11. Di conseguenza, ogni censura che ridondi in errore di giudizio o supponga un errore di diritto esula dal perimetro del giudizio revocatorio, trattandosi di vizi “la cui ricorrenza esclude ed è incompatibile con la stessa natura dell’errore c.d. revocatorio, che consiste non già in un preteso inesatto apprezzamento o valutazione di norme di legge, sostanziale o processuale (errore di giudizio), ma in una falsa percezione di ciò che emergeva dagli atti del giudizio: errore che deve avere i caratteri di assoluta immediatezza e di semplice rilevabilità, oltre che di decisività” (ex plurimis, Cass. 17194/2017, 15752/2017, 11202/2017, 26278/2016, 25474/2016, 25654/2013, 836/2012, 16136/2009, 14766/2006, 6198/2005).
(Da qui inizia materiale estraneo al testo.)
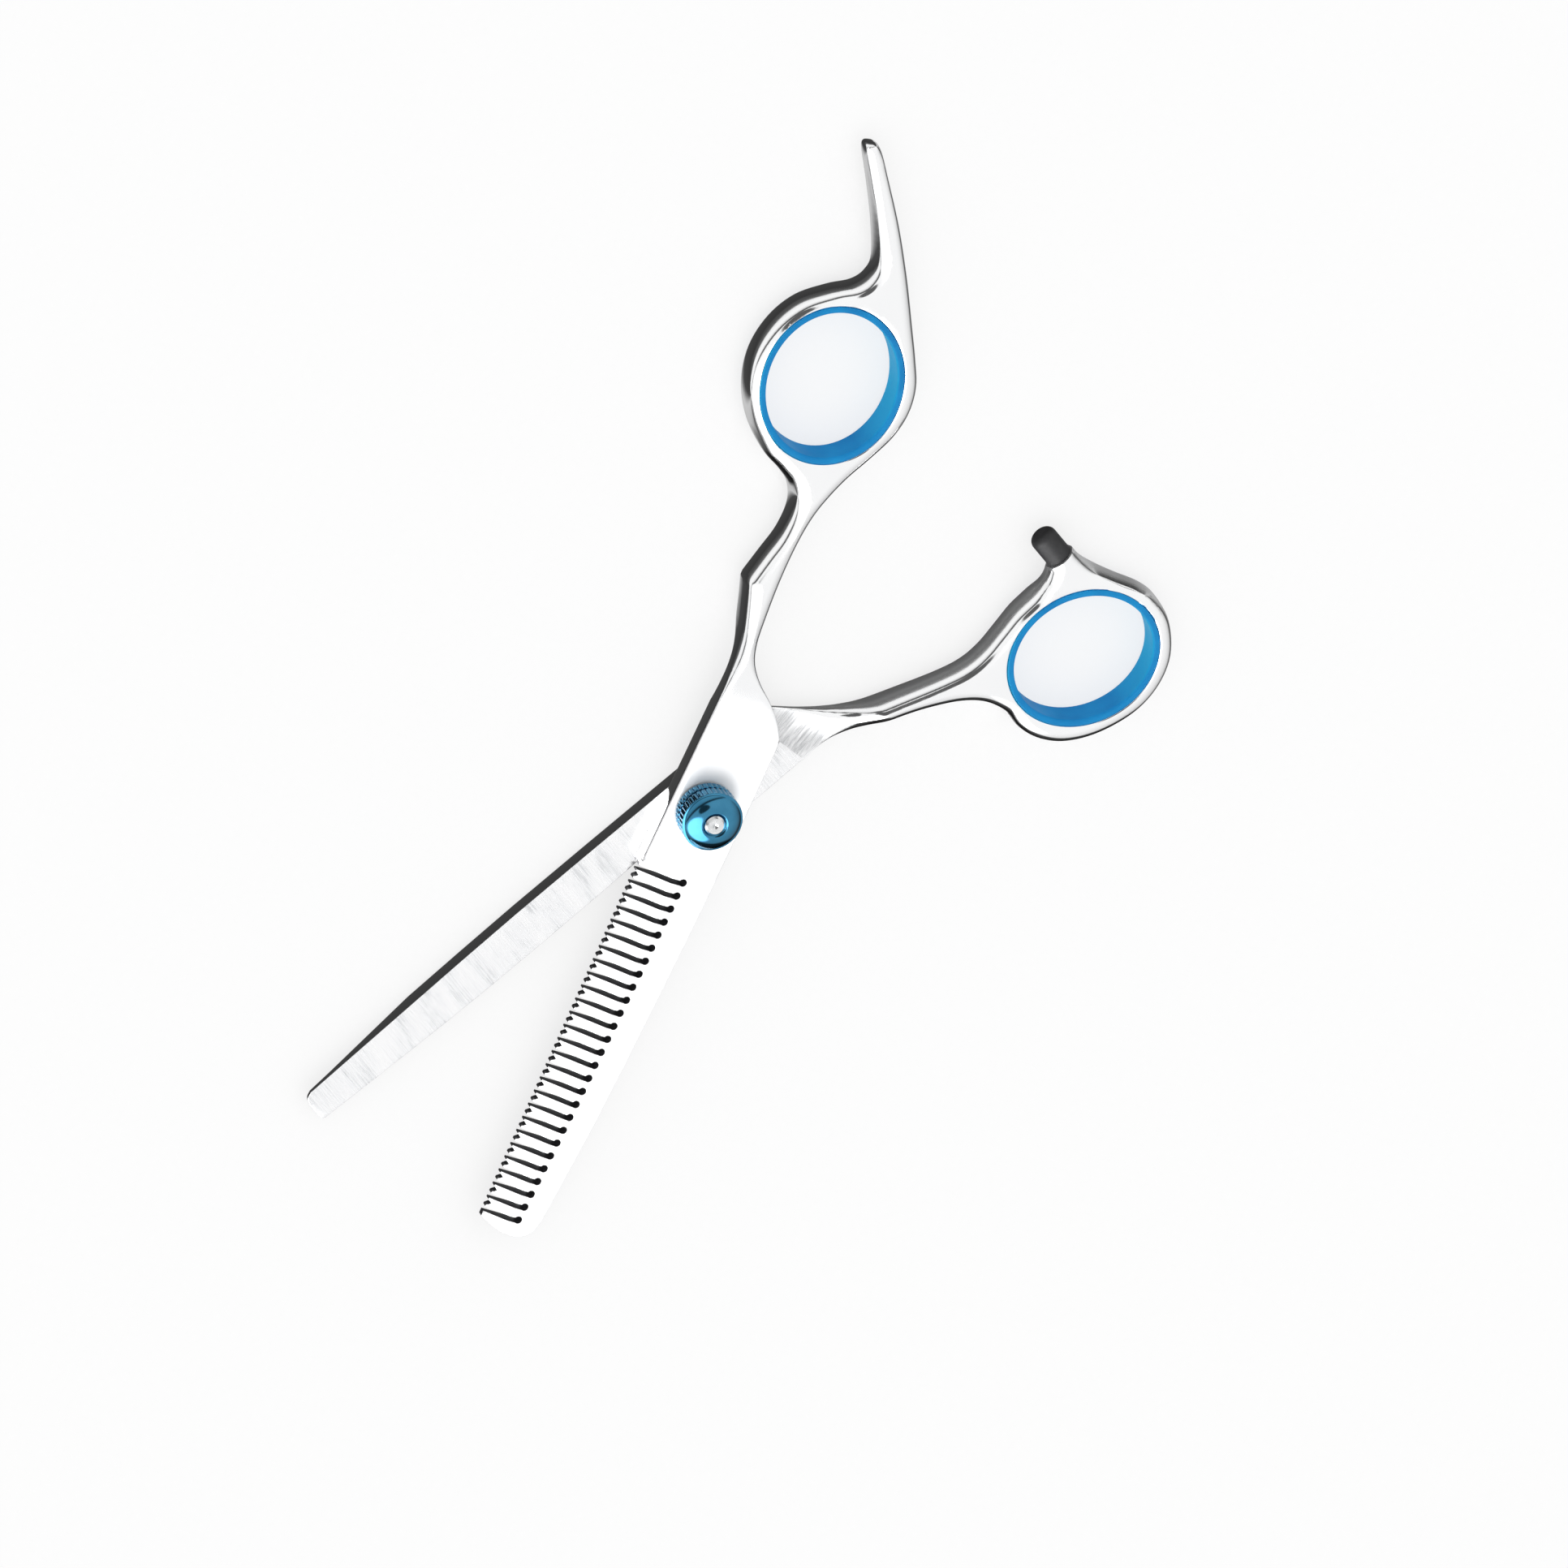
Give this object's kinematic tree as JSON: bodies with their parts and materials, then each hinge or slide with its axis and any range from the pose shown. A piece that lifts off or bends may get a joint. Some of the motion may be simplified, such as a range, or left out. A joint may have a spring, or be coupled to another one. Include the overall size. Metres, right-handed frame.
{
  "type": "thinning shears",
  "caption": "Thinning shears with a toothed blade, a plain blade, a dial-adjusted pivot, two ringed handles with soft inserts, a tang and a rubber bumper.",
  "frame": {"origin": "on the pivot axis, in the outer face of the thumb half, at the mouth of the recess with the bolt's slotted head", "axes": "+X to the toothed blade's tip, +Y to its spine, +Z along the pivot axis towards the dial"},
  "size_m": [0.1729, 0.0956, 0.0118],
  "materials": {
    "steel": "polished stainless steel",
    "insert": "satin blue silicone",
    "bronze": "turned",
    "nylon": "natural",
    "dark_nylon": "charcoal",
    "bolt": "turned",
    "dial": "blue anodised",
    "bumper": "matte"
  },
  "bodies": {
    "finger_side": {"finger_half": "steel", "finger_insert": "insert", "pivot_bush": "bronze", "glide_washer": "dark_nylon"},
    "thumb_side": {"thumb_half": "steel", "thumb_insert": "insert", "pivot_bolt": "bolt", "blade_washer": "nylon", "spring_washer": "bolt", "click_plate": "bolt", "bumper": "bumper", "bumper_stud": "bronze"},
    "dial": {"adjusting_dial": "dial"}
  },
  "joints": [
    {"name": "blade_pivot", "type": "hinge", "parent": "finger_side", "child": "thumb_side", "pos_m": [0, 0, 0], "axis": [0, 0, 1], "range_deg": [-110, 26.6]},
    {"name": "dial_turn", "type": "hinge", "parent": "thumb_side", "child": "dial", "pos_m": [0, 0, 0.0091], "axis": [0, 0, 1], "range_deg": [-180, 180]}
  ]
}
12. Peraltro, nella fattispecie in esame risulta dirimente un diverso rilievo. Con la sentenza impugnata, infatti, questa Corte ha accolto i primi due motivi del ricorso per cassazione originariamente proposto dalla curatela del Fallimento ***** s.r.l., il secondo dei quali aveva ad oggetto la violazione dell’art. 345 c.p.c. (in relazione all’art. 360 c.p.c., comma 1, nn. 3) e 4)) quanto a tardività della deduzione e della prova dell’eccezione di nullità della notifica, pacificamente effettuate in sede di appello (cfr. pag. 11 e pagg. 16-22 del ricorso, ove sono trascritte anche la richiesta di rimessione in termini ex art. 153 c.p.c., comma 2 e art. 345 c.p.c., comma 3, nonchè il deposito dell’atto di querela di falso civile e le ulteriori istanze istruttorie articolate dall’allora appellante, odierna ricorrente).
13. La mancanza di qualsivoglia censura avverso l’accoglimento del secondo motivo di ricorso priva dunque di decisività l’errore revocatorio denunziato in questa sede, in quanto rivolto solo contro la mancanza (e non anche la tardività) della deduzione di prove sulla invalidità del procedimento notificatorio (prove sulle quali, come si legge a pag. 25 del ricorso, la Corte d’appello non si era pronunciata, ritenendole superflue).
14. All’inammissibilità del ricorso segue la condanna alle spese.
P.Q.M.
Dichiara inammissibile il ricorso. Condanna il ricorrente al pagamento delle spese del giudizio di legittimità, che liquida in Euro 5.000,00 per compensi, oltre a spese forfettarie nella misura del 15 per cento, esborsi liquidati in Euro 200,00 ed accessori di legge.
Ai sensi del D.P.R. n. 115 del 2002, art. 13, comma 1 quater, inserito dalla L. 24 dicembre 2012, n. 228, art. 1, comma 17, dà atto della sussistenza dei presupposti per il versamento, da parte del ricorrente principale, dell’ulteriore importo a titolo di contributo unificato pari a quello dovuto per il ricorso principale, a norma dello stesso art. 13, comma 1 bis.
Così deciso in Roma, nella camera di consiglio, il 14 febbraio 2019.